Not much to the point,but that's another really nice stand you have made!You can probly move the 29 by yourself,but remove as much water as possible.Can't wait to see it all set up!


----------



## chenowethpm (Jan 8, 2014)

Thanks bandit, I learned a lot building this one and am now proficient with a router in the wood shop.


----------



## chenowethpm (Jan 8, 2014)

Well, I got the tank moved onto the stand. Thinned out some plants and my rams are establishing their new territory by chasing everybody around a bit. I haven't got the 10g setup yet but it will happen soon.


----------



## jccaclimber2 (May 6, 2012)

That looks really nice.


----------



## SueD (Aug 4, 2012)

Nice job, indeed. Is that 10g easily accessed and is there room for a light above it?


----------



## chenowethpm (Jan 8, 2014)

Thanks everyone, working in my spare time it took me 3 weeks to build this thing. I only worked on it between classes I'm teaching.



SueD said:


> Nice job, indeed. Is that 10g easily accessed and is there room for a light above it?
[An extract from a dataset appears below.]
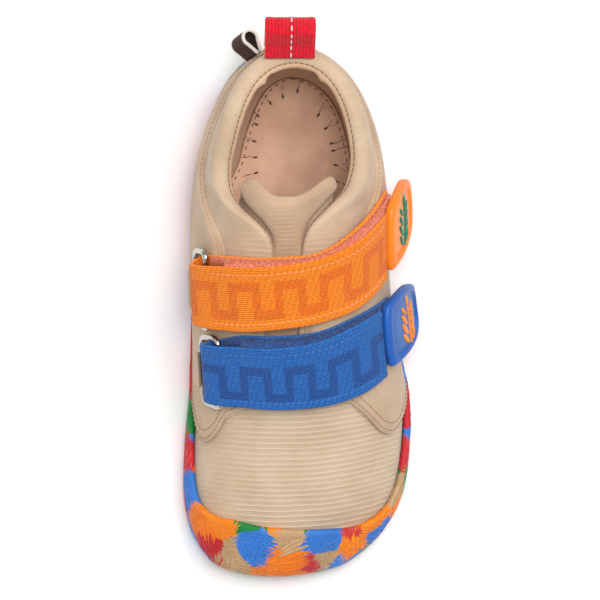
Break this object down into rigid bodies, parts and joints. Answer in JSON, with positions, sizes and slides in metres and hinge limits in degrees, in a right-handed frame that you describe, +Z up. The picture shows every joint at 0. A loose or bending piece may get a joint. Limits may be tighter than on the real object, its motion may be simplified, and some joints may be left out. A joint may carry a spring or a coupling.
{
  "type": "prewalker shoe",
  "caption": "Child's soft prewalker shoe for the left foot: ribbed suede upper, padded tongue and collar, webbing straps turned back through rings, marbled rubber cup sole",
  "frame": {"origin": "on the tread, on the sole's flat ground face under the middle of the foot", "axes": "+Z up; +Y from toe to heel, the longest extent; +X towards the lateral (outer) side of this left shoe"},
  "size_m": [0.0683, 0.1598, 0.061],
  "materials": {
    "sole_rubber": "marbled moulded rubber, satin",
    "suede": "ribbed suede, matte",
    "lining_leather": "smooth lining leather",
    "orange_webbing": "woven webbing",
    "salmon_loop_tape": "napped loop tape",
    "orange_tab_rubber": "soft moulded rubber",
    "blue_webbing": "woven webbing",
    "blue_loop_tape": "napped loop tape",
    "blue_tab_rubber": "soft moulded rubber",
    "ring_steel": "polished nickel-plated steel wire",
    "red_webbing": "woven webbing",
    "ribbon": "woven ribbon"
  },
  "bodies": {
    "root": {"outsole": "sole_rubber", "upper": "suede", "insole": "lining_leather", "tongue": "suede", "quarter_medial": "suede", "quarter_lateral": "suede", "strap_upper": "orange_webbing", "loop_tape_upper": "salmon_loop_tape", "strap_tab_upper": "orange_tab_rubber", "ring_upper": "ring_steel", "ring_keeper_upper": "suede", "strap_lower": "blue_webbing", "loop_tape_lower": "blue_loop_tape", "strap_tab_lower": "blue_tab_rubber", "ring_lower": "ring_steel", "ring_keeper_lower": "suede", "heel_loop": "red_webbing", "side_ribbon_loop": "ribbon"}
  },
  "joints": []
}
Yes it's pretty easily accessible. I left about 8 inches for lighting the 10g. Not the easiest to get your hands all the way in but manageable for sure.


----------



## coralbandit (Jul 29, 2012)

chenowethpm said:


> Well, I got the tank moved onto the stand. Thinned out some plants and my rams are establishing their new territory by chasing everybody around a bit. I haven't got the 10g setup yet but it will happen soon.


Very nice and good use of space!


----------



## chenowethpm (Jan 8, 2014)

coralbandit said:


> Very nice and good use of space!


Thanks bandit, I snuck the second tank in there. The reason I'm not "allowed" to set up anymore tanks is because as my wife says,"there's not enough space." She wanted me to build the stand for the 29 just to hide this canister and tubing etc.. I built the double without telling her, I took up no more space though. *w3


----------



## majerah1 (Oct 29, 2010)

Very nice! What is the plan on the 10?


----------



## chenowethpm (Jan 8, 2014)

majerah1 said:


> Very nice! What is the plan on the 10?


I'm still working on the plan for the 10,sand, plants, sponge filter, that's all I figured out so far. I'm open to suggestion s.


----------



## rtmaston (Jul 14, 2012)

very nice stand.I did a tank swap a couple weeks ago.i put my fish in a bucket and plants in another.i cut everthing off but the light.i had a 55 gallon Rubbermaid tash can I use for stuff like this.i used a power head with a prefilter on it to pump the water out into the 55 gallon tash can.i moved the gravel away and put the power head right on the bottom glass. it got just about all the water out.then I removed all the gravel out then swap tanks and put the gravel back in the new tank.then i put everything back in and added water to finish filling it back up and the water was not cloudy like I thought it would be.all the fish are doing great.hope this helps you out.


----------



## majerah1 (Oct 29, 2010)

chenowethpm said:


> I'm still working on the plan for the 10,sand, plants, sponge filter, that's all I figured out so far. I'm open to suggestion s.


Never ask the crazy betta lady for suggestions.... I would put some Persephones in there lol. Or channoides/albimarginata/ imbellis/pugnax/ect ect.


That being said shrimp are fun too.


----------



## chenowethpm (Jan 8, 2014)

What do you all think about a school of 5-6 Cory cats in the 10? Or is the tank to small? Aqadvisor said 6 was 100% stocking level. I've never stock 100% aqadvisor level, and I know it more of a guideline or general idea of what's possible.


----------



## coralbandit (Jul 29, 2012)

^^^???^^^!
I'm thinking of putting my cories in a 10g for breeding?It is funny how some fish can be bred in smaller tanks than they are supposed to be kept in(pair of angels in a 20/29!!!!).I would like to hear what everyone has to say on this question also.


----------



## MriGuy85 (Aug 29, 2013)

Wouldn't that depend on the filtration? I have 13 in my 20g running a fluval 105 and a eheim 2211. The eheim only has blue foam in it to pull more crud out of the water, the fluval has all the bio material. After a week, it'll only climb up to about 10-15 nitrates ppm.


----------



## chenowethpm (Jan 8, 2014)

I think I've decided on 10-11 dwarf corydoras, hasbrosus corydoras. Little bitty guys but cool looking.


----------



## jccaclimber2 (May 6, 2012)

I have 19 sterbai corys quarantining in a 20long with a bristlenose and male endler. They seem just fine. Not nearly as active as they'll be in my 300, but not exactly cramped either.


----------



## SueD (Aug 4, 2012)

You'll love the habrosus. They are small, so in a 10g you could also add some microrasboras for the upper level, like chili rasboras, or some sparkling gouramis. I have all three of these in a 5.5 gal, but in half the #'s you could have in a 10g.


----------



## chenowethpm (Jan 8, 2014)

The tank on the bottom I finally got initial set up done, this is the one currently doing a fishless cycle. I really love the stand with both tanks lit. Thought I'd add a pic.


----------



## MriGuy85 (Aug 29, 2013)

That looks awesome! Wish I had a stand like that for my 55/20. Nice job!


----------